As is described above, the method of dicing semiconductor wafers according to the present invention comprises the step of: masking the front face of each semiconductor wafer on which a circuit pattern is formed; removing the crosswise portions of the masking member which are in alignment with the underlying crosswise streets of the semiconductor wafer, with use of a laser beam; and chemical-etching the exposed crosswise streets to divide the semiconductor wafer into separate chips. The semiconductor chips thus provided are free of cracks, and are high in flexural strength. Particularly, if multi-layered semiconductor wafers with interlayer insulating films are diced, advantageously use of the laser beam causes no destructive force to be applied to the interlayer insulating films, and therefore, there is no fear of interlayer insulating films being peeled off as in a mica plate. [0075]

Claims

1. A method for dicing a semiconductor wafer having regions defined by crosswise streets into separate chips, each of the regions having a circuit pattern formed therein, comprising:

a masking step of masking the semiconductor wafer with a masking member to cover the front face of the semiconductor wafer on which the circuit patterns are formed;

a selective mask-removing step of irradiating a laser beam to selectively remove crosswise portions of the masking member which are exactly aligned with the underlying crosswise streets of the semiconductor wafer; and

a chemical etching step of chemically etching the semiconductor wafer having the crosswise streets unmasked, whereby the crosswise streets are permitted to erode so that the semiconductor wafer is divided into chips.

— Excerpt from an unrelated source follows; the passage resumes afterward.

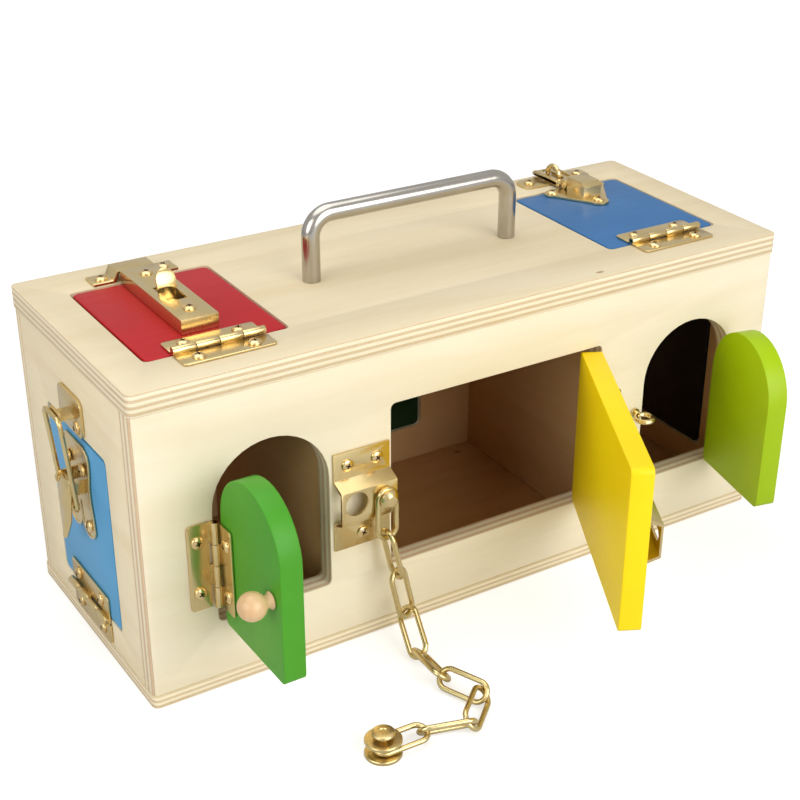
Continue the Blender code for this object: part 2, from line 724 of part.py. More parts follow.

2. A method for dicing a semiconductor wafer into separate chips according to claim 1, wherein the selective mask-removing step includes the steps of: prior to crosswise removal of the masking member with the laser beam, making grooves along the underlying crosswise streets in the masking member to leave a constant thickness of masking member remaining under the crosswise grooves; and irradiating the laser beam to bottoms of the crosswise grooves to remove the remaining thickness of the masking member.

3. A method for dicing a semiconductor wafer into separate chips according to claim 1, wherein the semiconductor wafer has a plurality of circuit-patterned laminations and interlayer insulating films both interleaved with each other on its substrate.

4. A method for dicing a semiconductor wafer into separate chips according to claim 1, wherein if a cover layer which cannot be removed by the chemical etching is formed on the crosswise street pattern, the laser beam is irradiated to the cover layer for selective removal in the selective mask-removing step, thereby exposing the crosswise streets prior to the chemical etching step.

5. A method for dicing a semiconductor wafer into separate chips according to claim 1, wherein the chemical etching in the chemical etching step is dry etching with use of a fluoride gas.

6. A method for dicing a semiconductor wafer into separate chips according to claim 1, wherein the semiconductor wafer to be diced has a thickness of 50 μm or less.